Like there's no question about that. So then the other thing is the only way to win is you must own the narrative very loudly. 

I'll give you an example that we can talk about. You know, I love Memelord and like this mimemetic warfare platform. It’s like, I would argue everyone understands if you're smart that the future of communication and marketing whatever is mimetic, right? And there's an argument that you should be able to build the defining platform at scale in AI mimetic warfare, right? 

You can make that argument. You might disagree with it, but it's an argument. You have to fully own that narrative is like I am the meme warfare company. You will buy it from me, right? And so I think there's this big schism of like you either are a secret company or you're the most obvious company in the world, but you lead the narrative. You can't be in the middle.”


Sam further elaborated in later podcast:

“Now, I will say just to justify it, I think there is one like I've been telling entrepreneurs a lot this year like this is my theme of the month that there's only two ways to make money right now and build companies, right? One which we've talked about. One is have a secret that no one knows, right? And like just send it capital efficiently. I  know people doing this. It's great. 

The other is own the narrative. And the only justification you could give, and it's just a matter of, can you be the company that quote unquote owns the narrative and gets cheaper acquisition for customers.

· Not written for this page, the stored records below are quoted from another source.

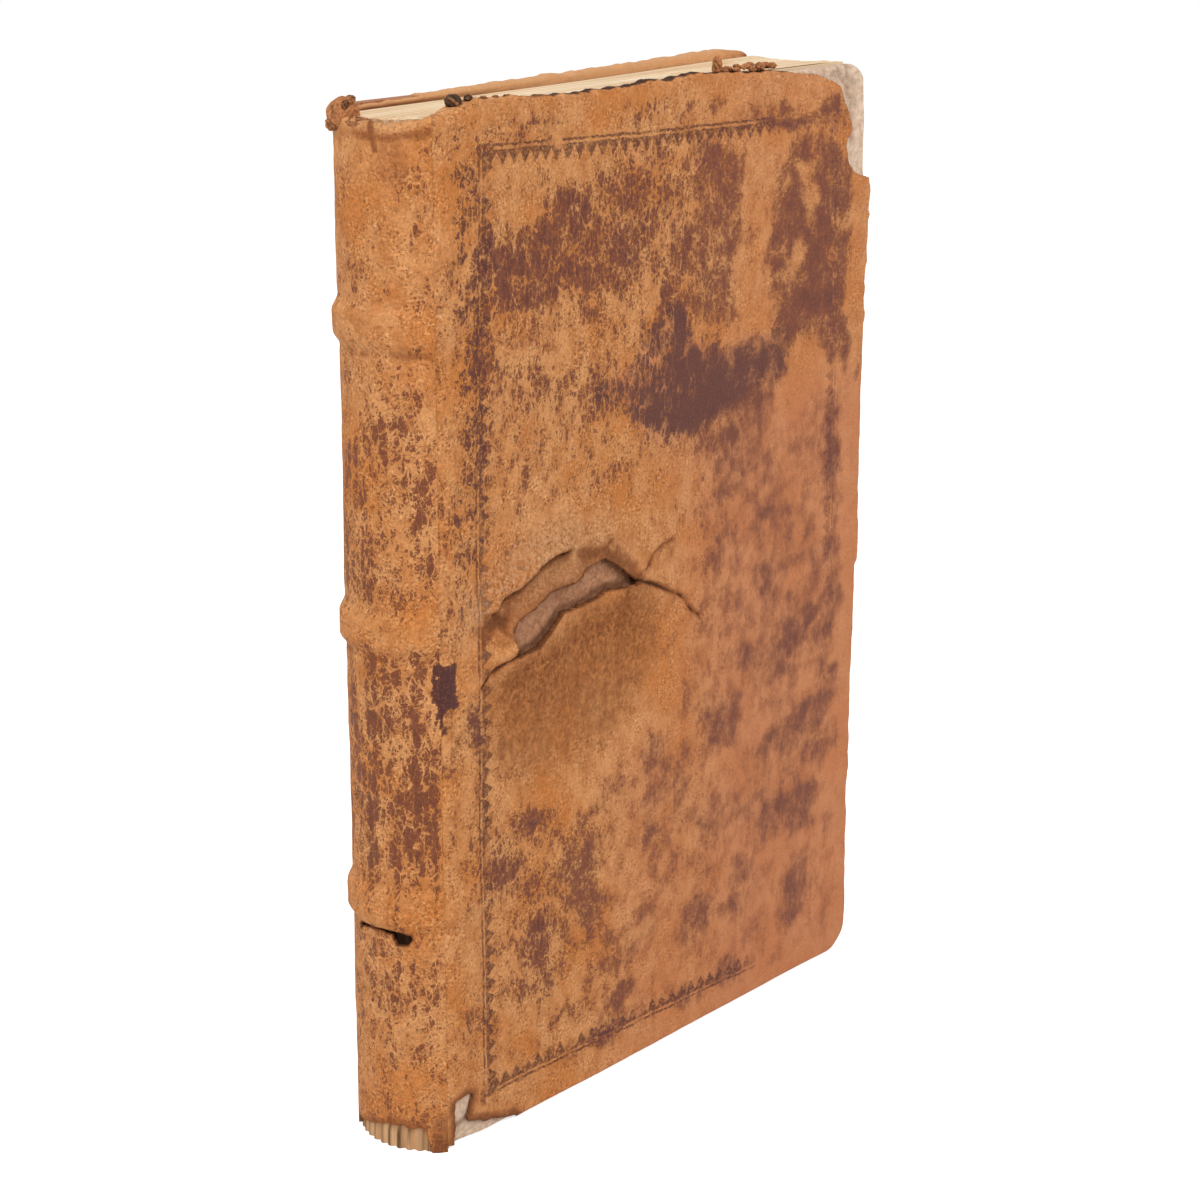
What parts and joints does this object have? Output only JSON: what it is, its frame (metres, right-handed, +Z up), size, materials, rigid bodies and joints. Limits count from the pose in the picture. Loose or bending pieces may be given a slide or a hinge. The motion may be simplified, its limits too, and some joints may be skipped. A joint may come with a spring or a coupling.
{
  "type": "antique leather book",
  "caption": "Closed hardback book standing on its tail: worn tan calf over pasteboard, rounded spine with raised bands, torn front leather, and two covers that open.",
  "frame": {"origin": "on the tail of the leaves, at the joint line and midway between the two covers, where the book stands", "axes": "+Z up from tail to head, +X from the joint line to the fore-edge, -Y out of the front cover"},
  "size_m": [0.1427, 0.0326, 0.2057],
  "materials": {
    "calf": "matte",
    "pasteboard": "matte",
    "leaves": "matte",
    "lining_paper": "matte",
    "hemp": "matte"
  },
  "bodies": {
    "book_block": {"text_block": "leaves", "spine_leather": "calf", "lower_sewing_support": "hemp", "middle_sewing_support": "hemp", "upper_sewing_support": "hemp"},
    "front_cover": {"front_board": "pasteboard", "front_leather": "calf", "front_pastedown": "lining_paper", "front_lower_slip": "hemp", "front_middle_slip": "hemp", "front_upper_slip": "hemp"},
    "rear_cover": {"rear_board": "pasteboard", "rear_leather": "calf", "rear_pastedown": "lining_paper", "rear_lower_slip": "hemp", "rear_middle_slip": "hemp", "rear_upper_slip": "hemp"}
  },
  "joints": [
    {"name": "front_cover_hinge", "type": "hinge", "parent": "book_block", "child": "front_cover", "pos_m": [0, -0.01275, 0.1025], "axis": [0, 0, -1], "range_deg": [0, 120]},
    {"name": "rear_cover_hinge", "type": "hinge", "parent": "book_block", "child": "rear_cover", "pos_m": [0, 0.01275, 0.1025], "axis": [0, 0, 1], "range_deg": [0, 120]}
  ]
}
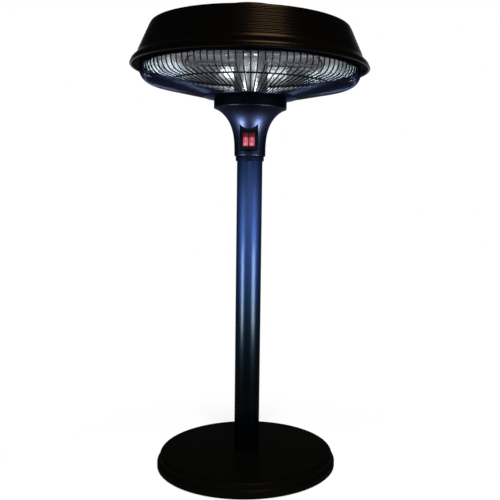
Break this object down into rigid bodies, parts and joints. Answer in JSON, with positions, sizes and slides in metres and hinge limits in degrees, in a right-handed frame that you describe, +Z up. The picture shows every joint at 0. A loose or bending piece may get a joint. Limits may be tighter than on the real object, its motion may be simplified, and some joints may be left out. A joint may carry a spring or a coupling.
{
  "type": "electric tabletop heater",
  "caption": "Electric tabletop heater: weighted round base, straight post, flared switch housing, and a ribbed round shade with halogen lamps behind a wire guard.",
  "frame": {"origin": "on the surface that the heater stands on, under the middle of the post", "axes": "+Z up along the post, the switches face -Y, +X to the right of someone facing the switches"},
  "size_m": [0.4619, 0.462, 0.9156],
  "materials": {
    "black_paint": "satin powder coat",
    "shade_paint": "glossy enamel",
    "post_paint": "satin powder coat",
    "housing_paint": "satin powder coat",
    "guard_paint": "satin powder coat",
    "cast_ballast": "rough cast",
    "plated_steel": "zinc plated",
    "screw_steel": "zinc plated",
    "foot_rubber": "matt",
    "black_plastic": "matt moulded",
    "housing_plastic": "satin moulded",
    "switch_plastic": "semi-gloss moulded",
    "rocker_red": "glossy translucent moulded",
    "brass_tabs": "plain",
    "ceramic": "unglazed ceramic",
    "bright_aluminium": "polished",
    "reflector_aluminium": "satin bright",
    "quartz": "clear quartz",
    "filament_wire": "drawn wire",
    "lead_silicone": "matt silicone"
  },
  "bodies": {
    "root": {"base_cover": "black_paint", "base_weight": "cast_ballast", "base_plate": "plated_steel", "rubber_feet": "foot_rubber", "foot_screws": "screw_steel", "cord_inlet": "black_plastic", "post_foot": "plated_steel", "post_bolts": "screw_steel", "post_tube": "post_paint", "post_head": "plated_steel", "post_collar": "housing_plastic", "housing_left": "housing_plastic", "housing_right": "housing_plastic", "switch_body": "switch_plastic", "switch_terminals": "brass_tabs", "wiring_bracket": "plated_steel", "terminal_block": "ceramic", "tilt_switch": "black_plastic", "centre_rod": "screw_steel", "rod_nut": "screw_steel", "guard_disc": "housing_paint", "disc_screws": "screw_steel", "guard_wires": "guard_paint", "guard_ring": "guard_paint", "guard_rim": "guard_paint", "guard_clips": "screw_steel", "centre_column": "bright_aluminium", "reflector": "reflector_aluminium", "lamp_front": "quartz", "lamp_rear": "quartz", "lamp_filaments": "filament_wire", "lamp_caps": "ceramic", "lamp_bracket_left": "plated_steel", "lamp_bracket_right": "plated_steel", "bracket_screws": "screw_steel", "lamp_leads": "lead_silicone", "rim_plate": "black_paint", "rim_screws": "screw_steel", "shade": "shade_paint", "roof_spacer": "plated_steel", "top_cap": "shade_paint", "top_nut": "black_plastic"},
    "rocker_left": {"rocker_left": "rocker_red"},
    "rocker_right": {"rocker_right": "rocker_red"}
  },
  "joints": [
    {"name": "rocker_left_tilt", "type": "hinge", "parent": "root", "child": "rocker_left", "pos_m": [-0.00605, -0.0252, 0.6507], "axis": [1, 0, 0], "range_deg": [0, 18]},
    {"name": "rocker_right_tilt", "type": "hinge", "parent": "root", "child": "rocker_right", "pos_m": [0.00605, -0.0252, 0.6507], "axis": [1, 0, 0], "range_deg": [0, 18]}
  ]
}
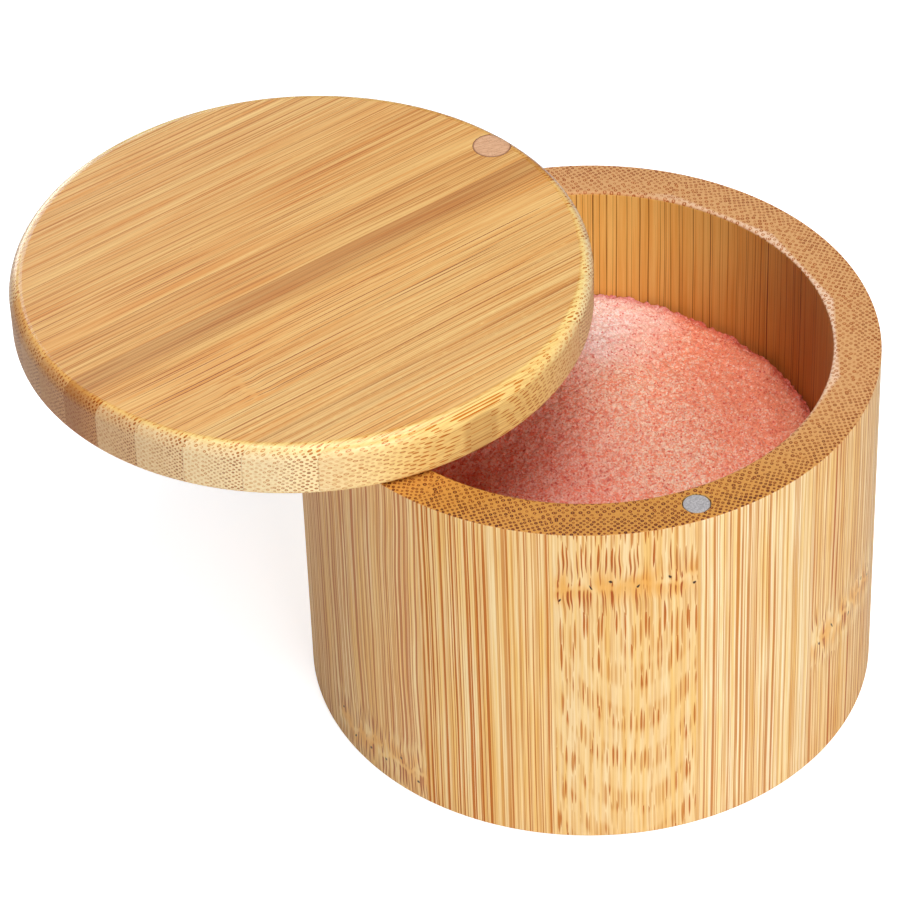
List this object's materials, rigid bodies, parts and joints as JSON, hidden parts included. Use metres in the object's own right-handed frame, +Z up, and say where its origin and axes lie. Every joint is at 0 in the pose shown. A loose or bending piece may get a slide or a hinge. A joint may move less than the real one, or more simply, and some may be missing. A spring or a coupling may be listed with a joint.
{
  "type": "salt box",
  "caption": "Round bamboo salt box with a flat lid that swivels on an upright dowel in the rim and is held shut by a pair of magnets.",
  "frame": {"origin": "centre of the underside, on the axis of the round wall", "axes": "+Z up, +Y from that axis to the pivot dowel in the rim"},
  "size_m": [0.126, 0.1128, 0.0699],
  "materials": {
    "wall_bamboo": "satin",
    "lid_bamboo": "satin",
    "base_bamboo": "satin",
    "dowel_wood": "satin",
    "magnet_plating": "satin",
    "pink_salt": "matte"
  },
  "bodies": {
    "box": {"base_board": "base_bamboo", "rim_magnet": "magnet_plating", "salt_fill": "pink_salt", "stave_01": "wall_bamboo", "stave_02": "wall_bamboo", "stave_03": "wall_bamboo", "stave_04": "wall_bamboo", "stave_05": "wall_bamboo", "stave_06": "wall_bamboo", "stave_07": "wall_bamboo", "stave_08": "wall_bamboo", "stave_09": "wall_bamboo", "stave_10": "wall_bamboo", "stave_11": "wall_bamboo", "stave_12": "wall_bamboo", "stave_13": "wall_bamboo"},
    "lid": {"lid_magnet": "magnet_plating", "lid_strip_01": "lid_bamboo", "lid_strip_02": "lid_bamboo", "lid_strip_03": "lid_bamboo", "lid_strip_04": "lid_bamboo", "lid_strip_05": "lid_bamboo", "lid_strip_06": "lid_bamboo", "lid_strip_07": "lid_bamboo", "lid_strip_08": "lid_bamboo", "lid_strip_09": "lid_bamboo", "lid_strip_10": "lid_bamboo", "lid_strip_11": "lid_bamboo", "lid_strip_12": "lid_bamboo", "lid_strip_13": "lid_bamboo", "pivot_dowel": "dowel_wood"}
  },
  "joints": [
    {"name": "lid_swivel", "type": "hinge", "parent": "box", "child": "lid", "pos_m": [0, 0.0408, 0.0612], "axis": [0, 0, 1], "continuous": true}
  ]
}
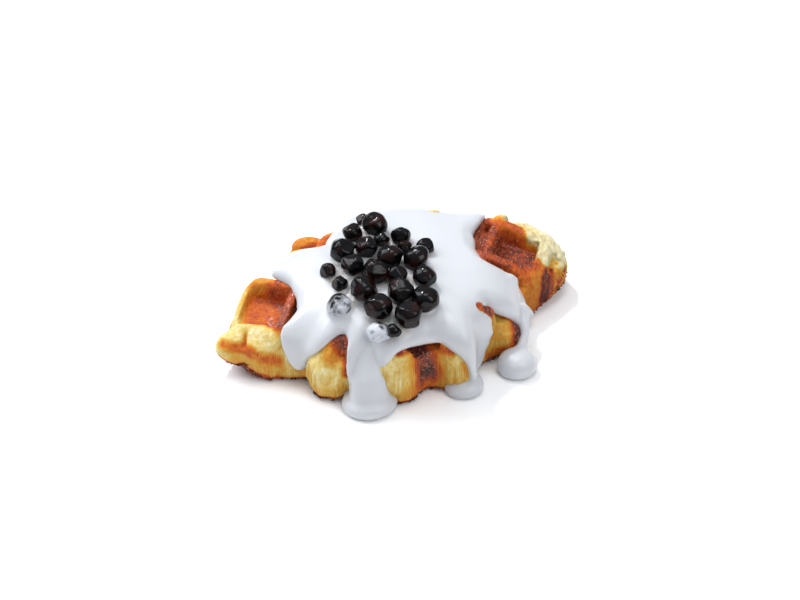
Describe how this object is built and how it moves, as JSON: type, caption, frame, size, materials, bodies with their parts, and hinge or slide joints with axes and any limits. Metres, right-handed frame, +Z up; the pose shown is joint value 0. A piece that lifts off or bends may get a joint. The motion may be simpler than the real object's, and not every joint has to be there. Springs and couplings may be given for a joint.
{
  "type": "croffle",
  "caption": "Croissant waffle (croffle): rolled dough pressed in a waffle iron, coated in cream sauce that drips to the table, topped with tapioca pearls.",
  "frame": {"origin": "centre of the whole piece's plan, at the level of the table it rests on", "axes": "+X along the long axis of the croffle, towards the end seen at the right of the picture; +Y away from the viewer of the picture; +Z up, from the table through the pearls"},
  "size_m": [0.1396, 0.09, 0.0415],
  "materials": {
    "browned_crust": "dry baked crust, browned more on the ridges and in the pockets",
    "cream_sauce": "smooth, softly glossy cream",
    "tapioca": "wet gloss, black-brown"
  },
  "bodies": {
    "root": {"croffle": "browned_crust", "cream": "cream_sauce", "pearl_01": "tapioca", "pearl_02": "tapioca", "pearl_03": "tapioca", "pearl_04": "tapioca", "pearl_05": "tapioca", "pearl_06": "tapioca", "pearl_07": "tapioca", "pearl_08": "tapioca", "pearl_09": "tapioca", "pearl_10": "tapioca", "pearl_11": "tapioca", "pearl_12": "tapioca", "pearl_13": "tapioca", "pearl_14": "tapioca", "pearl_15": "tapioca", "pearl_16": "tapioca", "pearl_17": "tapioca", "pearl_18": "tapioca", "pearl_19": "tapioca", "pearl_20": "tapioca", "pearl_21": "tapioca", "pearl_22": "tapioca", "pearl_23": "tapioca", "pearl_24": "tapioca", "pearl_25": "tapioca"}
  },
  "joints": []
}
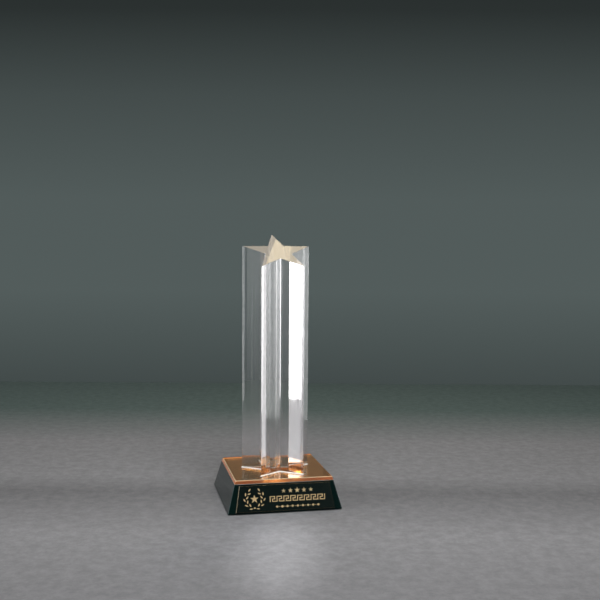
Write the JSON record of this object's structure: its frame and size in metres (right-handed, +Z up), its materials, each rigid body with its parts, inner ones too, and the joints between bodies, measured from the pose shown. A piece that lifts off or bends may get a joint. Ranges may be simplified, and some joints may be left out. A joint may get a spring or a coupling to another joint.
{
  "type": "column trophy",
  "caption": "Free-standing clear acrylic star column with a slanted top, on an amber mirror sheet and a black pyramid base with an engraved plate.",
  "frame": {"origin": "centre of the footprint, on the surface that the trophy stands on", "axes": "+Z up along the column, -Y towards the engraved plate, +X to the right of someone reading it"},
  "size_m": [0.1016, 0.1022, 0.2423],
  "materials": {
    "clear_acrylic": "polished",
    "clear_cement": "gloss",
    "amber_acrylic": "polished",
    "mirror_film": "polished",
    "adhesive": "matte",
    "black_acrylic": "polished",
    "gold_ply": "satin",
    "black_ply": "gloss",
    "foot_rubber": "matte"
  },
  "bodies": {
    "root": {"star_column": "clear_acrylic", "column_cement": "clear_cement", "amber_sheet": "amber_acrylic", "mirror_coating": "mirror_film", "base_adhesive": "adhesive", "base_block": "black_acrylic", "nameplate_tape": "adhesive", "nameplate_core": "gold_ply", "nameplate_face": "black_ply", "foot_front_left": "foot_rubber", "foot_front_right": "foot_rubber", "foot_rear_left": "foot_rubber", "foot_rear_right": "foot_rubber"}
  },
  "joints": []
}
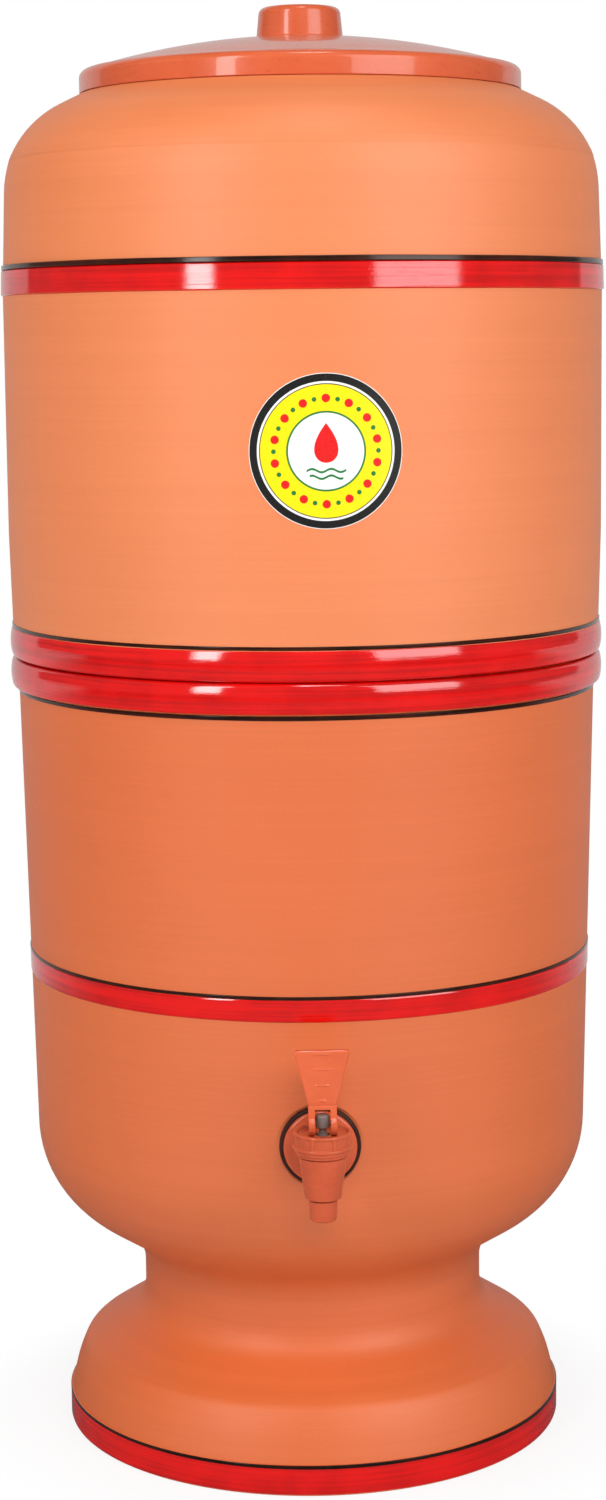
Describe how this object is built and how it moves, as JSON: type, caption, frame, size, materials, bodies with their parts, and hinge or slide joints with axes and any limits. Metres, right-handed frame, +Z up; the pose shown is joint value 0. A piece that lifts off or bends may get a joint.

And there's an argument that if it's very capital consumptive to do that, you might need a lot more capital to own a narrative than you would to, to go from a series seed to your millions in ARR to get your series A in our world. Like you can kind of squint and make it justify. I just don't think it's going to work out very well for most people.” 

Always food for thought. As an investor, trying to stay relevant in this competitive world, you always need to be updating your frameworks. You always need to be learning and gathering input and learning. As always, but maybe more so than ever, it’s an exciting time to be investing.